[Aim]:
Return the lines from the line containing "# Every piece is" through the line containing "for node in" exactly. No other line should appear in the answer.

[Modeling code records]:

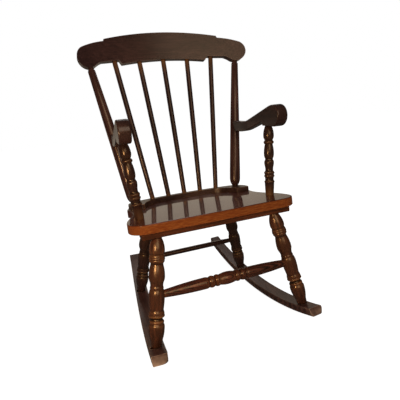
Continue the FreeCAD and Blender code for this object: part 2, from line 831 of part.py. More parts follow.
for number in range(1, 6):
    step = number - 3
    head_x = step * CREST_SPINDLE_PITCH_share * S.crest_half_width
    stand_in_back(f"spindle_{number}", step * S.spindle_foot_pitch, head_x, crest_underside(head_x),
                  S.spindle_head_gap, "spindle_radius", SPINDLE_SHARES,
                  ("spindle_tenon_radius", "back_foot_depth"), ("spindle_tenon_radius", "spindle_head_depth"))
post_head_x = CREST_POST_share * S.crest_half_width
back_posts = {}
for side_name, side in SIDES.items():
    back_posts[side_name] = stand_in_back(
        f"back_post_{side_name}", side * S.post_foot_x, side * post_head_x, 0, S.post_head_gap,
        "post_radius", POST_SHARES, ("post_foot_radius", "back_foot_depth"),
        ("post_tenon_radius", "post_head_depth"))

# Arms: sawn from board, rolled over at the front, resting on turned posts and butted to the back posts.


def arm_places(side):
    """The back post's ends, where the arm meets its axis, and the arm post's foot and head."""
    low, high = on_rail(side * S.post_foot_x), on_crest(side * post_head_x, 0)
    joint = low + (high - low).normalize() * S.arm_back_rise
    post_foot = seat_frame.multVec(Vector(side * S.arm_post_x, ARM_POST_DEPTH_share * S.seat_depth, 0))
    head = Vector(joint.x, post_foot.y + S.arm_post_lean, post_foot.z + S.arm_post_height)
    return low, high, joint, post_foot, head


def post_radius_at(rise, length):
    """A back post's radius at a distance up its axis, on the taper that the arm meets."""
    thick_at, thin_at = POST_SHARES[3], POST_SHARES[4]
    share = (rise / length - thick_at[0]) / (thin_at[0] - thick_at[0])
    return S.post_radius * (thick_at[1] + (thin_at[1] - thick_at[1]) * share)


def eased(before, corner, after, radius):
    """Two corners of an outline: the ends of an arc that rounds the corner between two lines."""
    back, forth = (before - corner).normalize(), (after - corner).normalize()
    half = back.getAngle(forth) / 2
    reach = radius / math.tan(half)
    inward = (back + forth).normalize()
    middle = corner + inward * (radius / math.sin(half) - radius)
    return [(corner + back * reach, None, None), (corner + forth * reach, middle, None)]


def arch_corner(start, aim, radius):
    """The corner whose rounding starts, level, at one point and whose far side goes to another."""
    sight = aim - start + Vector(0, radius, 0)
    turn = math.atan2(sight.x, sight.y) - math.acos(radius / sight.Length)
    return start + Vector(radius * math.tan(turn / 2), 0, 0)


def arm_outline(span, drop):
    """Side view from the post's head: Y runs back. drop is how far the back joint lies below it."""
    back_top, back_under = S.arm_depth / 2 - drop, -S.arm_depth / 2 - drop
    roll = Vector(-S.arm_roll_reach, S.arm_roll_radius, 0)
    roll_top, roll_under = roll + Vector(0, S.arm_roll_radius, 0), roll - Vector(0, S.arm_roll_radius, 0)
    end_top, end_under = Vector(span, back_top, 0), Vector(span, back_under, 0)
    knee = Vector(ARM_KNEE_share * span, back_top, 0)
    brow = Vector(-S.arm_brow_lead, roll_top.y, 0)
    step = Vector(S.arm_pad_length + S.arm_pad_slope, S.arm_pad_step, 0)
    elbow = Vector(ARM_ELBOW_share * span, back_under, 0)
    arch = arch_corner(step + Vector(S.arm_arch_flat, 0, 0), elbow, S.arm_arch_radius)
    return [
        (end_top, None, None),
        *eased(end_top, knee, brow, S.arm_knee_radius),
        *eased(knee, brow, roll_top, S.arm_brow_radius),
        (roll_top, None, None),
        (roll_under, roll - Vector(S.arm_roll_radius, 0, 0), None),
        (Vector(S.arm_pad_length, 0, 0), None, ("Sizes.arm_pad_length", None)),
        (step, None, ("Sizes.arm_pad_length + Sizes.arm_pad_slope", "Sizes.arm_pad_step")),
        *eased(step, arch, elbow, S.arm_arch_radius),
        *eased(arch, elbow, end_under, S.arm_elbow_radius),
        (end_under, None, None),
    ]


arms = {}
for side_name, side in SIDES.items():
    post_low, post_high, joint, post_foot, head = arm_places(side)
    arm = arms[side_name] = new_body(f"arm_{side_name}")
    arm_sketch = new_sketch(arm, "Side", "YZ_Plane")
    draw(arm_sketch, arm_outline(joint.y - head.y, head.z - joint.z))
    pad(arm, arm_sketch, "Sizes.arm_width", Midplane=True)
    sides = (S.arm_width / 2, -S.arm_width / 2)
    round_edges(arm, lambda edge: any(level(edge, "X", side_x) for side_x in sides), "Sizes.arm_round")
    arm.Placement = Placement(head, Rotation())
    doc.recompute()
    # the end is hollowed to the back post's taper
    post_length = (post_high - post_low).Length - S.post_head_gap
    low_rise, high_rise = S.arm_back_rise - S.arm_depth, S.arm_back_rise + S.arm_depth
    cone_bore(arm, between(post_low, post_high), low_rise, high_rise,
              post_radius_at(low_rise, post_length) + S.glue_gap,
              post_radius_at(high_rise, post_length) + S.glue_gap)
    # the turned post under the arm
    lean = (head - post_foot).normalize()
    shoulder_drop = S.arm_post_radius * math.tan(math.acos(lean.z)) + S.arm_seat_gap
    top = head - lean * shoulder_drop
    turned(f"arm_post_{side_name}", post_foot, top, "arm_post_radius", ARM_POST_SHARES,
           ("arm_post_foot_radius", "arm_post_tenon_depth"),
           ("arm_post_tenon_radius", "arm_post_tenon_depth"))
    frame = between(post_foot, top)
    tall = (top - post_foot).Length
    bore(seat, frame, -S.arm_post_tenon_depth - S.end_gap, S.overrun,
         "Sizes.arm_post_foot_radius + Sizes.glue_gap")
    bore(arm, frame, tall - S.end_gap, tall + S.arm_post_tenon_depth + S.end_gap,
         "Sizes.arm_post_tenon_radius + Sizes.glue_gap")

# Screws: six hold the battens, one stands under each leg, and one behind each back post, under a plug.


def on_frame(frame, height):
    return frame * Placement(Vector(0, 0, height), Rotation())


def solid(kind, name, frame, **words):
    """A round solid that stands on a frame, its sizes bound to the sheet."""
    item = doc.addObject(kind, name)
    bind(item, **words)
    item.Placement = frame
    return item


def countersink(body, place, length):
    """Cut a screw's hole along the Z axis of place, as wide as the head from there outwards."""
    offset = body.Placement.inverse() * place * Placement(Vector(), Rotation(Vector(1, 0, 0), 90))
    sketch = new_sketch(body, "Hole", "XY_Plane", offset)
    mouth, shank = S.screw_head_radius + S.glue_gap, S.screw_radius + S.glue_gap
    wide, narrow = "Sizes.screw_head_radius + Sizes.glue_gap", "Sizes.screw_radius + Sizes.glue_gap"
    tip = getattr(S, length) + S.end_gap
    draw(sketch, [
        (Vector(0, -S.overrun, 0), None, None),
        (Vector(mouth, -S.overrun, 0), None, (wide, "-Sizes.overrun")),
        (Vector(mouth, 0, 0), None, (wide, None)),
        (Vector(shank, S.screw_head_height, 0), None, (narrow, "Sizes.screw_head_height")),
        (Vector(shank, tip, 0), None, (narrow, f"Sizes.{length} + Sizes.end_gap")),
        (Vector(0, tip, 0), None, None),
    ])
    before = body.Shape.Volume
    hole = body.newObject("PartDesign::Groove", "Countersink")
    hole.Profile = sketch
    hole.ReferenceAxis = (sketch, ["V_Axis"])
    hole.Angle = 360
    doc.recompute()
    if body.Shape.Volume >= before:
        raise ValueError(f"{body.Label}: the countersink cuts nothing")


def drive_screw(name, place, length, outer, inner):
    """A countersunk screw along the Z axis of place, and its hole through the two pieces it joins."""
    countersink(outer, place, length)
    bore(inner, place, -S.overrun, getattr(S, length) + S.end_gap, "Sizes.screw_radius + Sizes.glue_gap")
    head = solid("Part::Cone", f"{name}_head", place, Radius1="Sizes.screw_head_radius",
                 Radius2="Sizes.screw_radius", Height="Sizes.screw_head_height")
    shank = solid("Part::Cylinder", f"{name}_shank", place, Radius="Sizes.screw_radius",
                  Height=f"Sizes.{length}")
    screw = doc.addObject("Part::MultiFuse", name)
    screw.Shapes = [head, shank]
    return screw


def group(label, members):
    """Like pieces that share one node, each a solid by itself."""
    whole = doc.addObject("Part::Compound", label)
    whole.Label = label
    whole.Links = members


def drive_batten_screws():
    under = -S.seat_thick - S.batten_thick
    for board, rear, spread in ((batten_front, False, S.front_batten_screw_x),
                                (batten_rear, True, S.rear_batten_screw_x)):
        for x in (-spread, 0, spread):
            place = seat_frame * Placement(Vector(x, batten_middle(rear), under), Rotation())
            yield drive_screw("batten_screw", place, "batten_screw_length", board, seat)


def drive_rocker_screws():
    for (end_name, side_name), leg in legs.items():
        frame = between(*leg_ends(SIDES[side_name], end_name == "rear"))
        place = on_frame(frame, S.rocker_counterbore_depth - S.rocker_thick)
        yield drive_screw("rocker_screw", place, "rocker_screw_length", rockers[side_name], leg)


def drive_arm_screws():
    """Screws and plugs by turns, through each back post from behind into the arm's end."""
    for side_name, side in SIDES.items():
        low, high, joint = arm_places(side)[:3]
        radius = post_radius_at(S.arm_back_rise, (high - low).Length - S.post_head_gap)
        back = between(joint + Vector(0, radius, 0), joint)
        place = on_frame(back, S.arm_counterbore_depth)
        yield drive_screw("arm_screw", place, "arm_screw_length", back_posts[side_name], arms[side_name])
        yield solid("Part::Cylinder", "arm_plug", back, Radius="Sizes.screw_head_radius",
                    Height="Sizes.plug_thick")


group("batten_screws", list(drive_batten_screws()))
group("rocker_screws", list(drive_rocker_screws()))
arm_fixings = list(drive_arm_screws())
group("arm_screws", arm_fixings[0::2])
group("arm_screw_plugs", arm_fixings[1::2])

# Every piece is checked before any is written.
pieces = [item for item in doc.Objects if item.TypeId in ("PartDesign::Body", "Part::Compound")]
doc.recompute()
for item in doc.Objects:
    if "Invalid" in item.State or "Error" in item.State:
        raise ValueError(f"{item.Name} ({item.Label}) is {item.State}")
for item in pieces:
    if item.Shape.isNull() or not item.Shape.isValid():
        raise ValueError(f"{item.Label} has no valid shape")
    item.Shape.exportStep(f"parts/{item.Label}.step")
print(len(pieces), "pieces")
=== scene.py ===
# %% [markdown]
# # A turned and sawn rocking armchair
#
# The real chair is a dark, glossy rocking armchair of turned and sawn hardwood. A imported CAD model
# holds its sizes, and this scene gives it its looks. The solids could be rendered as they are, with
# new materials only, but they have knife-sharp edges, and used wood is known by its rounded and rubbed
# ones. So the pieces are made again over the solids: turnings spun from a profile, and boards with
# worked edges. Everything is in metres and in the model's own frame: X is the chair's width, -Y its
# front, Z up, and the floor is at zero.

import math

import bmesh
import bpy
from mathutils import Matrix, Quaternion, Vector


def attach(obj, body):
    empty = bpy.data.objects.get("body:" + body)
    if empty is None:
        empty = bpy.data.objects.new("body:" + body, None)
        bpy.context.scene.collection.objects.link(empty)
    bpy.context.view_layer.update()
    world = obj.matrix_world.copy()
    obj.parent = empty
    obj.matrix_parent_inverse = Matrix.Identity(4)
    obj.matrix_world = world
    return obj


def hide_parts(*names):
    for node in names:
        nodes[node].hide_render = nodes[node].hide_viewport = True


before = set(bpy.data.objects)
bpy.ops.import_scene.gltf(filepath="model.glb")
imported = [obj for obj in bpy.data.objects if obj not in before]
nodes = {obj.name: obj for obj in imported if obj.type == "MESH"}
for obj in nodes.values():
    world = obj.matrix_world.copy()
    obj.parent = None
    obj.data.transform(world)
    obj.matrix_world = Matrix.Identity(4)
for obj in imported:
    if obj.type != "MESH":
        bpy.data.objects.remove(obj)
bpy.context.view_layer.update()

# %% [markdown]
# ## The camera
#
# The photograph was taken from in front of the chair, to the viewer's left of its middle and from
# above the seat, with a slight tilt of the horizon. Such a camera could be placed by eye, but then
# every piece would seem a little wrong. These numbers were fitted to points of the photograph
# instead, and they keep the units of that fit: millimetres, degrees, and pixels of a frame of 400.

# %% Camera
FRAME_PIXELS = 400
CAMERA_PLACE = Vector((-382.8, -1213.6, 742.8)) / 1000
YAW, PITCH, ROLL = (math.radians(turn) for turn in (-19.524, -15.238, -4.737))
FOCAL_PIXELS = 372.48
CENTRE_PIXELS = (207.918, 197.519)
SENSOR_WIDTH = 36

ahead = Vector((-math.sin(YAW) * math.cos(PITCH), math.cos(YAW) * math.cos(PITCH), math.sin(PITCH)))
level = Vector((math.cos(YAW), math.sin(YAW), 0))
upright = level.cross(ahead)
right = level * math.cos(ROLL) + upright * math.sin(ROLL)
up = upright * math.cos(ROLL) - level * math.sin(ROLL)

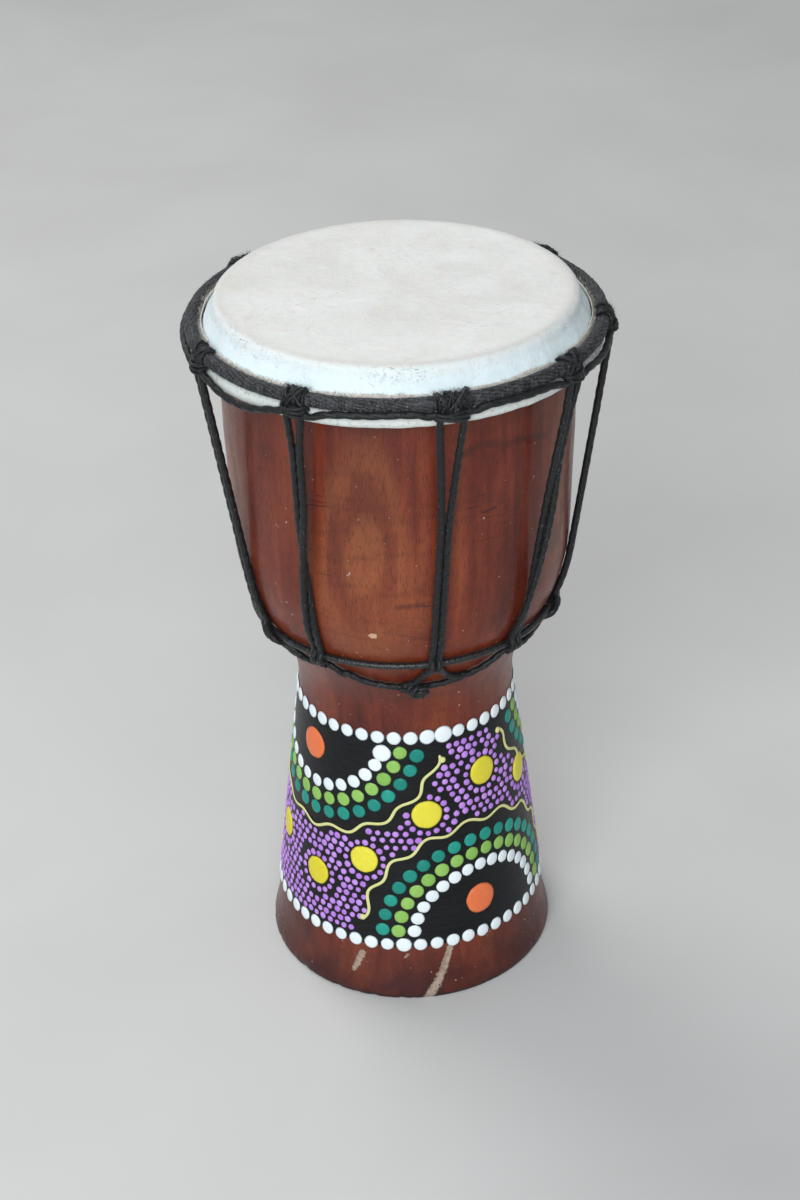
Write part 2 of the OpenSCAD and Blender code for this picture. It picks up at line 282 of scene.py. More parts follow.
def rope(heap, points, radius, spacing=0.55 * MM, plies=2, lay=11 * MM, depth=0.2, columns=18,
         closed=False, tip=0.0, seed=0, tone=0.5):
    """A twisted cord along a smooth path through the given points, and that path.
    Its section has one lobe for each ply and turns as it goes."""
    path = smooth_path(points, spacing, closed)
    n = len(path)
    run = running_length(path)
    whole = run[-1] + ((path[0] - path[-1]).length if closed else 0)
    turns = max(1, round(whole / lay)) if closed else whole / lay
    twist = 2 * pi * turns / whole
    made = []
    for centre, done, (side, other) in zip(path, run, path_sides(path, closed)):
        swell = 1 + 0.06 * wobble(done / (4 * MM), seed, 0.3)
        if tip and not closed:
            swell *= min(1.0, 0.35 + 0.65 * sqrt(min(1.0, min(done, whole - done) / tip)))
        for k in range(columns):
            a = 2 * pi * k / columns
            lobe = abs(cos(plies / 2 * (a - twist * done)))
            r = radius * swell * (1 - depth * (1 - lobe) ** 1.5)
            made.append(centre + side * (r * cos(a)) + other * (r * sin(a)))
    faces = grid_faces(n, columns, close_rows=closed)
    if not closed:
        faces += [tuple(reversed(range(columns))), tuple(range((n - 1) * columns, n * columns))]
    heap.add(made, faces, tone)
    return path


def fibre(heap, root, direction, length, width, curl, tone):
    """One thin tapering hair of three sides and two joints."""
    direction = direction.normalized()
    side = direction.orthogonal().normalized()
    other = direction.cross(side)
    points = []
    for level, share in ((0.0, 1.0), (0.55, 0.7)):
        middle = root + direction * length * level + curl * level * level
        for k in range(3):
            a = 2 * pi * k / 3
            points.append(middle + (side * cos(a) + other * sin(a)) * width * share)
    points.append(root + direction * length + curl)
    faces = [(2, 1, 0)]
    for k in range(3):
        m = (k + 1) % 3
        faces += [(k, m, 3 + m, 3 + k), (3 + k, 3 + m, 6)]
    heap.add(points, faces, tone)


def lint(heap, path, radius, count, length):
    """Short stray fibres along a cord."""
    for _ in range(count):
        away = Vector([uniform(-1, 1) for _ in range(3)]).normalized()
        fibre(heap, path[chance.randrange(2, len(path) - 2)] + away * radius * 0.85, away,
              uniform(0.4, 1) * length, 0.035 * MM, at(uniform(0, 360), 0.3 * MM, 0), 0.7)


# ---- Materials ----


class Signal:
    """A shader value that takes part in sums and products."""

    def __init__(self, look, socket):
        self.look, self.socket = look, socket

    def __add__(self, other):
        return self.look.math("ADD", self, other)

    def __sub__(self, other):
        return self.look.math("SUBTRACT", self, other)

    def __rsub__(self, other):
        return self.look.math("SUBTRACT", other, self)

    def __mul__(self, other):
        return self.look.math("MULTIPLY", self, other)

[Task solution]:
# Every piece is checked before any is written.
pieces = [item for item in doc.Objects if item.TypeId in ("PartDesign::Body", "Part::Compound")]
doc.recompute()
for item in doc.Objects:
    if "Invalid" in item.State or "Error" in item.State:
        raise ValueError(f"{item.Name} ({item.Label}) is {item.State}")
for item in pieces:
    if item.Shape.isNull() or not item.Shape.isValid():
        raise ValueError(f"{item.Label} has no valid shape")
    item.Shape.exportStep(f"parts/{item.Label}.step")
print(len(pieces), "pieces")
=== scene.py ===
# %% [markdown]
# # A turned and sawn rocking armchair
#
# The real chair is a dark, glossy rocking armchair of turned and sawn hardwood. A imported CAD model
# holds its sizes, and this scene gives it its looks. The solids could be rendered as they are, with
# new materials only, but they have knife-sharp edges, and used wood is known by its rounded and rubbed
# ones. So the pieces are made again over the solids: turnings spun from a profile, and boards with
# worked edges. Everything is in metres and in the model's own frame: X is the chair's width, -Y its
# front, Z up, and the floor is at zero.

import math

import bmesh
import bpy
from mathutils import Matrix, Quaternion, Vector


def attach(obj, body):
    empty = bpy.data.objects.get("body:" + body)
    if empty is None:
        empty = bpy.data.objects.new("body:" + body, None)
        bpy.context.scene.collection.objects.link(empty)
    bpy.context.view_layer.update()
    world = obj.matrix_world.copy()
    obj.parent = empty
    obj.matrix_parent_inverse = Matrix.Identity(4)
    obj.matrix_world = world
    return obj


def hide_parts(*names):
    for node in names:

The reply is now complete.